Sadly, this is not a rare sight in Oxford. Many fraternity members cannot afford a shirt, and those that can, don't have enough money to purchase sleeves for them, causing an epidemic of cold, creatine-filled arms and pointy nipples.

A quick walk through the streets of the Mile Square on a Saturday afternoon reveals droves of penniless fraternity members trying to make the best of their poor, shirtless lives through playing simple ball and cup games.

Most Miami students actually own a shirt, with several even owning as many as three at one time. But you would be hard pressed to find any of these shirt owners walking the small, pizza box-littered floors of the fraternity houses.

Only two percent of all shirt owners at Miami are fraternity members, and when it comes to owners of multiple shirts, that statistic drops to a shocking .01 percent.

"It's tough, ya know?" said Fiji member and shirtless man Chad Thorinson. "Often weekends with the boys cost up to a hundo to even get the buzz started.

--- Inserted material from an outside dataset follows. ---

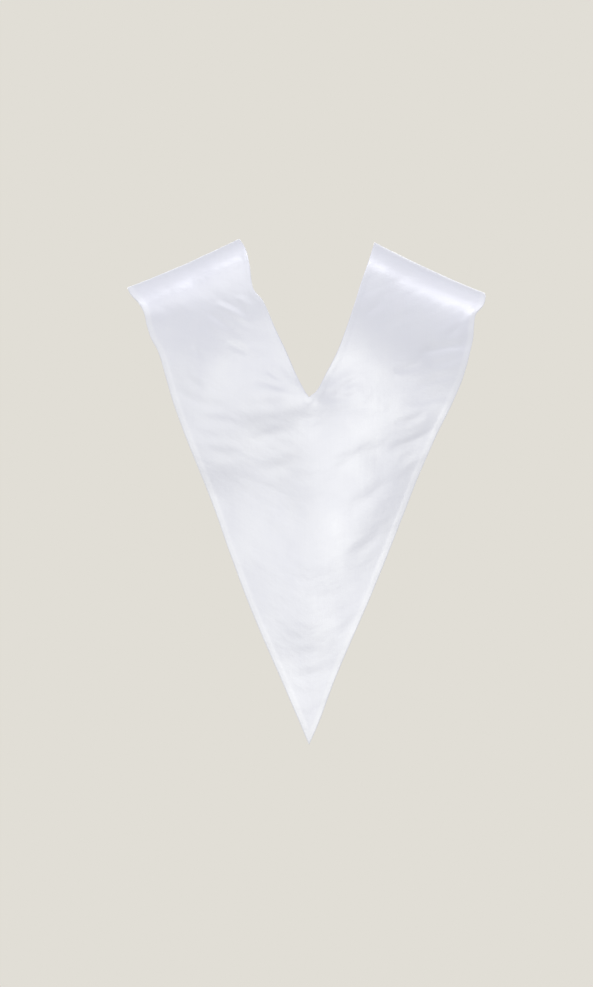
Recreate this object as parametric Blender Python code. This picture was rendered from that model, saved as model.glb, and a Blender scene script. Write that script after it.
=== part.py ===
"""A clerical stole of white satin, in the shape that it has when it is worn.

It is cut as two panels, a back and a front. Each is V-necked, broad over the shoulders and runs down to one
point, and the two are sewn together along both shoulders. Each panel is one closed wall of cloth: two layers
of satin with interfacing between them, sewn edge to edge and turned right side out.

Metres, +Z up, +X to the wearer's left, the front facing -Y. The origin lies midway between the two neck
points, on the line of the shoulder seams, where the wearer's shoulders hold the stole up.
"""

import math
from collections import namedtuple

import bmesh
import bpy

# The cloth's wall, the gap at a shoulder seam, and the distance from a seam over which the folds die away
WALL = 0.002
SEAM_GAP = 0.0003
SEAM_CALM = 0.030

# The line of the shoulders, seen from the front: two slopes that meet in a round over the neck
Shoulder = namedtuple("Shoulder", "top slope easing neck_point end_point")
LEFT_SHOULDER = Shoulder(top=0.0268, slope=0.576, easing=0.518, neck_point=0.0888, end_point=0.2330)
RIGHT_SHOULDER = Shoulder(top=0.0237, slope=0.624, easing=0.597, neck_point=-0.0843, end_point=-0.2251)
RIDGE_ROUNDING = 0.050

# A panel's grid: rows from a shoulder seam to the centre line, columns from the neckline to the outer edge. The
# larger the ease, the more rows lie near the seam at the outer edge
ROWS = 38
COLUMNS = 22
EDGE_EASE = 0.40

# The edges below the shoulder line: a height, and how far to the wearer's left and right the edges are there
Edge = namedtuple("Edge", "height left right")
BACK_NECKLINE = (
    Edge(-0.0215, 0.0782, -0.0790),
    Edge(-0.0393, 0.0741, -0.0732),
    Edge(-0.0707, 0.0695, -0.0627),
    Edge(-0.0862, 0.0575, -0.0580),
    Edge(-0.1206, 0.0424, -0.0465),
    Edge(-0.1495, 0.0287, -0.0355),
    Edge(-0.1783, 0.0162, -0.0208),
    Edge(-0.2000, 0.0050, -0.0090),
    Edge(-0.2070, 0.0000, 0.0000),
)
BACK_OUTER_EDGE = (
    Edge(-0.080, 0.2228, -0.2238),
    Edge(-0.092, 0.2112, -0.2190),
    Edge(-0.104, 0.2032, -0.2085),
    Edge(-0.120, 0.1993, -0.2052),
    Edge(-0.135, 0.1945, -0.2040),
    Edge(-0.150, 0.1865, -0.2000),
    Edge(-0.185, 0.1760, -0.1890),
    Edge(-0.210, 0.1685, -0.1784),
    Edge(-0.235, 0.1600, -0.1674),
    Edge(-0.260, 0.1510, -0.1562),
    Edge(-0.310, 0.1330, -0.1356),
    Edge(-0.360, 0.1145, -0.1160),
    Edge(-0.410, 0.0960, -0.0960),
    Edge(-0.460, 0.0770, -0.0750),
    Edge(-0.510, 0.0562, -0.0530),
    Edge(-0.560, 0.0342, -0.0318),
    Edge(-0.610, 0.0127, -0.0132),
    Edge(-0.640, 0.0000, 0.0000),
)
FRONT_NECKLINE = (
    Edge(-0.0215, 0.0810, -0.0790),
    Edge(-0.0393, 0.0775, -0.0750),
    Edge(-0.0707, 0.0690, -0.0665),
    Edge(-0.1206, 0.0470, -0.0475),
    Edge(-0.1783, 0.0178, -0.0185),
    Edge(-0.2100, 0.0000, 0.0000),
)
FRONT_OUTER_EDGE = (
    Edge(-0.080, 0.2205, -0.2190),
    Edge(-0.104, 0.2050, -0.2060),
    Edge(-0.150, 0.1855, -0.1900),
    Edge(-0.210, 0.1660, -0.1700),
    Edge(-0.310, 0.1290, -0.1310),
    Edge(-0.410, 0.0905, -0.0920),
    Edge(-0.510, 0.0500, -0.0505),
    Edge(-0.634, 0.0000, 0.0000),
)

# Soft troughs (negative depth) and swells. Each is a straight run as seen from the front
Fold = namedtuple("Fold", "from_x from_z to_x to_z width depth")
BACK_FOLDS = (
    Fold(0.012, -0.216, 0.052, -0.320, 0.026, -0.0036),
    Fold(-0.016, -0.320, 0.000, -0.460, 0.034, 0.0032),
    Fold(-0.158, -0.246, -0.088, -0.278, 0.018, -0.0028),
    Fold(-0.202, -0.141, -0.156, -0.149, 0.015, -0.0026),
    Fold(0.118, -0.096, 0.076, -0.110, 0.016, -0.0024),
    Fold(0.178, -0.150, 0.150, -0.175, 0.020, -0.0020),
    Fold(-0.100, -0.305, -0.060, -0.450, 0.026, -0.0022),
)
FRONT_FOLDS = (
    Fold(-0.010, -0.220, -0.050, -0.330, 0.028, -0.0036),
    Fold(0.030, -0.300, 0.004, -0.450, 0.034, 0.0030),
    Fold(0.150, -0.240, 0.082, -0.285, 0.020, -0.0027),
    Fold(-0.180, -0.150, -0.128, -0.170, 0.017, -0.0024),
    Fold(0.188, -0.130, 0.146, -0.146, 0.016, -0.0022),
    Fold(-0.104, -0.090, -0.070, -0.112, 0.016, -0.0022),
)

# A panel hangs at its depth behind or before the seams, which it reaches after its fall. Both shrink to nothing
# at their reach from the centre. The lean is how far the point swings back in
Panel = namedtuple(
    "Panel",
    "name side depth depth_reach depth_power fall fall_reach fall_power lean neckline outer_edge folds",
)
BACK = Panel(
    name="back_panel",
    side=1,
    depth=0.118,
    depth_reach=0.33,
    depth_power=2.5,
    fall=0.175,
    fall_reach=0.36,
    fall_power=2.2,
    lean=0.010,
    neckline=BACK_NECKLINE,
    outer_edge=BACK_OUTER_EDGE,
    folds=BACK_FOLDS,
)
FRONT = Panel(
    name="front_panel",
    side=-1,
    depth=0.130,
    depth_reach=0.32,
    depth_power=2.4,
    fall=0.190,
    fall_reach=0.36,
    fall_power=2.2,
    lean=0.014,
    neckline=FRONT_NECKLINE,
    outer_edge=FRONT_OUTER_EDGE,
    folds=FRONT_FOLDS,
)


def mix(start, end, share):
    return start + (end - start) * share


def ridge_height(x):
    """Height of the shoulder line at x: steepest beside the neck, and easing outwards."""
    towards_left = 0.5 + 0.5 * math.tanh(x / RIDGE_ROUNDING)
    out = math.hypot(x, RIDGE_ROUNDING) - RIDGE_ROUNDING
    heights = [side.top - side.slope * out + side.easing * out**2 for side in (RIGHT_SHOULDER, LEFT_SHOULDER)]
    return mix(*heights, towards_left)


def edge_place(edge, ridge_x, column, height):
    """The x of an edge at a height, on a smooth curve from the shoulder line through the edge's rows."""
    heights = [ridge_height(ridge_x)] + [row.height for row in edge]
    places = [ridge_x] + [getattr(row, column) for row in edge]
    last = len(heights) - 1
    step = next((n for n in range(last) if height >= heights[n + 1]), last - 1)

    def slope(n):
        before, after = max(n - 1, 0), min(n + 1, last)
        return (places[after] - places[before]) / (heights[after] - heights[before])

    span = heights[step + 1] - heights[step]
    share = min(max((height - heights[step]) / span, 0.0), 1.0)
    start_pull = share * (1 - share) ** 2 * span * slope(step)
    end_pull = share**2 * (share - 1) * span * slope(step + 1)
    smooth = share**2 * (3 - 2 * share)
    return mix(places[step], places[step + 1], smooth) + start_pull + end_pull


def hang(panel, x, height):
    """How far the cloth is from the plane of the seams: a quarter ellipse over the shoulder, then a hang."""
    depth = panel.depth * (1 - (abs(x) / panel.depth_reach) ** panel.depth_power)
    fall = panel.fall * (1 - (abs(x) / panel.fall_reach) ** panel.fall_power)
    drop = max(ridge_height(x) - height, 0.0)
    if drop < fall:
        return depth * math.sqrt(1 - (1 - drop / fall) ** 2)
    lowest = panel.outer_edge[-1].height
    below = (drop - fall) / (ridge_height(0) - lowest - fall)
    return depth - panel.lean * below**2


def panel_point(panel, along, across):
    """A point on the outside of a panel. along runs from -1, the right shoulder seam, by 0, the centre line, to
    1, the left seam. across runs from 0, the neckline, to 1, the outer edge."""
    column, shoulder = ("left", LEFT_SHOULDER) if along >= 0 else ("right", RIGHT_SHOULDER)
    share = 1 - abs(along)
    neck_top, outer_top = ridge_height(shoulder.neck_point), ridge_height(shoulder.end_point)
    neck_z = mix(neck_top, panel.neckline[-1].height, 1 - math.cos(share * math.pi / 2))
    eased = share**2 * (1 + EDGE_EASE) / (share + EDGE_EASE)
    outer_z = mix(outer_top, panel.outer_edge[-1].height, eased)
    inner = edge_place(panel.neckline, shoulder.neck_point, column, neck_z)
    outer = edge_place(panel.outer_edge, shoulder.end_point, column, outer_z)
    x = mix(inner, outer, across)
    on_seam = ridge_height(mix(shoulder.neck_point, shoulder.end_point, across))
    z = mix(neck_z, outer_z, across) + (on_seam - mix(neck_top, outer_top, across)) * (1 - share)
    return x, panel.side * (hang(panel, x, z) + SEAM_GAP / 2), z


def fold_height(panel, x, z):
    """How far the folds lift the cloth at a place seen from the front."""
    lift = 0.0
    for fold in panel.folds:
        run_x, run_z = fold.to_x - fold.from_x, fold.to_z - fold.from_z
        length = math.hypot(run_x, run_z)
        share = ((x - fold.from_x) * run_x + (z - fold.from_z) * run_z) / length**2
        aside = ((x - fold.from_x) * run_z - (z - fold.from_z) * run_x) / length
        beyond = max(-share, share - 1, 0.0) * length
        lift += fold.depth * math.exp(-(aside**2 + beyond**2) / fold.width**2)
    return lift


def satin():
    material = bpy.data.materials.new("white_satin")
    material.use_nodes = True
    shader = material.node_tree.nodes["Principled BSDF"]
    shader.inputs["Base Color"].default_value = (0.83, 0.84, 0.90, 1.0)
    shader.inputs["Roughness"].default_value = 0.38
    shader.inputs["Metallic"].default_value = 0.0
    return material


def make_panel(panel, material):
    """A panel starts as a flat strip. It is bent into a V at the centre line and hung over the shoulders, and
    the cloth's thickness is then grown inwards from it. Its ends are cut square on the shoulder seams."""
    cloth = bmesh.new()
    bmesh.ops.create_grid(cloth, x_segments=2 * ROWS, y_segments=COLUMNS, size=1.0)
    for vertex in cloth.verts:
        vertex.co = panel_point(panel, vertex.co.x, (vertex.co.y + 1) / 2)
    if panel.side > 0:
        bmesh.ops.reverse_faces(cloth, faces=cloth.faces)
    cloth.normal_update()
    outwards = [vertex.normal.copy() for vertex in cloth.verts]
    for vertex, outward in zip(cloth.verts, outwards):
        clear_of_seam = min(abs(vertex.co.y) / SEAM_CALM, 1.0)
        vertex.co += outward * fold_height(panel, vertex.co.x, vertex.co.z) * clear_of_seam
    bmesh.ops.solidify(cloth, geom=cloth.faces[:], thickness=WALL)
    for vertex in cloth.verts:
        if abs(vertex.co.y) < WALL:
            vertex.co.y = panel.side * SEAM_GAP / 2
    mesh = bpy.data.meshes.new(panel.name)
    cloth.to_mesh(mesh)
    cloth.free()
    mesh.materials.append(material)
    mesh.shade_smooth()
    bpy.context.scene.collection.objects.link(bpy.data.objects.new(panel.name, mesh))


for leftover in list(bpy.data.objects):
    bpy.data.objects.remove(leftover)

white_satin = satin()
for cut in (BACK, FRONT):
    make_panel(cut, white_satin)
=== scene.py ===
import math
from collections import namedtuple

import bmesh
import bpy
from mathutils import Matrix, Vector, noise


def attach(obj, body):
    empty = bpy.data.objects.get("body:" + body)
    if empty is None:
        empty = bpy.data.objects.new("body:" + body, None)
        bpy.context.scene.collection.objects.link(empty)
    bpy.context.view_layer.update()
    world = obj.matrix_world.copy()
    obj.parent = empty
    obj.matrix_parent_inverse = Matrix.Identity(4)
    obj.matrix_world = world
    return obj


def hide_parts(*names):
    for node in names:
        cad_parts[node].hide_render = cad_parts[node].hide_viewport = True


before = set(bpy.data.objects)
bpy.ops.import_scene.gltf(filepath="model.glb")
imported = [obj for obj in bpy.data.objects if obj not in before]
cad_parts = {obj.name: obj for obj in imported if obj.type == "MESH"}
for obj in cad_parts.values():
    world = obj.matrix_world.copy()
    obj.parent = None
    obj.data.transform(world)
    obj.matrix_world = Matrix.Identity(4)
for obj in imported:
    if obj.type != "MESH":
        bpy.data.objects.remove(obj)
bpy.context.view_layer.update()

# The camera stands straight in front of the back panel, level with the middle of the stole, as in the photo.
# One pixel of the 593 x 987 picture is 1.25 mm on the back panel, 3.5 m away.
PICTURE_HEIGHT = 987
PIXEL = 0.00125
BACK_TO_CAMERA = 3.5
SENSOR_WIDTH = 36
CAMERA_PLACE = (0.0156, 3.6, -0.327)
CAMERA_TURN = (math.radians(90), 0, math.radians(180))

camera = bpy.data.objects.new("camera", bpy.data.cameras.new("camera"))
camera.location = CAMERA_PLACE
camera.rotation_euler = CAMERA_TURN
camera.data.sensor_width = SENSOR_WIDTH
camera.data.lens = SENSOR_WIDTH * BACK_TO_CAMERA / (PICTURE_HEIGHT * PIXEL)
bpy.context.scene.collection.objects.link(camera)
bpy.context.scene.camera = camera


# White satin: a smooth face of long warp floats over a dull ground, cool white with a trace of lilac. The
# floats run down the centre line of the cut. A few thicker threads, faint pressing marks and fine crumples
# break the shine.
SATIN_WHITE = (0.770, 0.775, 0.832, 1)
SATIN_LILAC = (0.725, 0.729, 0.806, 1)
# Painted highlight: the band over the seam allowance along the outer edges is painted this lighter white,
# where the raised allowance catches the light.
PAINTED_EDGE_HIGHLIGHT = (0.802, 0.806, 0.856, 1)
MARK_LILAC = 0.60
SLUB_LILAC = 0.12
SATIN_ROUGHNESS = 0.29
SLUB_ROUGHNESS = 0.31
MARK_DULLING = 0.06
SATIN_IOR = 1.85
SATIN_SPECULAR = 0.9
SATIN_ANISOTROPY = 0.5
SATIN_SHEEN = 0.12
SHEEN_ROUGHNESS = 0.35
FLOAT_HEIGHT = 1.0
SLUB_HEIGHT = 1.2
CRUMPLE_HEIGHT = 9.0
BUMP_STRENGTH = 0.35
BUMP_DEPTH = 0.00003

Streaks = namedtuple("Streaks", "across_per_metre down_per_metre detail")
FLOATS = Streaks(8200, 760, detail=2)
SLUBS = Streaks(330, 16, detail=3)
MARKS = Streaks(17, 11, detail=3)
CRUMPLES = Streaks(52, 84, detail=3)
CRUMPLE_SLANT = 0.5
NOISE_LOW = 0.3
NOISE_HIGH = 0.7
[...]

How does society expect me to afford a shirt after all this boolin?"

The poverty of Miami fraternity members has always been an issue, with records of close calls to bankruptcy going all the way back to the 1970s when several fraternities almost went into the red after throwing a "beer and babes fest." But compared to the male Greek community's historic money troubles, the scale of their current financial destitution is unparalleled.

Many fraternity members barely maintain an income to survive, let alone purchase a shirt. Sixty-nine percent of the gross income of fraternity boys goes toward Natural Light and the majority of the rest is spent on mint Juul pods, with not enough left to even purchase a vest.

Most members of fraternities don't even know what a shirt is because of criminally underfunded shirt education in Ohio's public schools. This often results in the boys getting confused and cat calling shirt owners to try and figure out what is covering their torso.

"When fraternity boys cat call, they are not trying to be obnoxious, they're confused," said shirt activist Linda Sampson. "When they shout 'Hey baby, I would like to take that off of you in bed,' they don't want to have sex, but rather examine and learn what exactly a shirt is in a closed, safe environment like a bedroom."

Sampson believes the best way to change this is by establishing shirt education programs that emphasize safe shirt practices. A major barrier, however, are fundamental nipplists, who believe the only natural way to express a torso is through bare skin.

Whatever the solution, one thing remains certain: Fraternity boys keep getting colder, and their nipples keep getting pointier. Society needs to figure out how to get shirts to these boys before they receive nature's deadly purple nurple -- frostbite.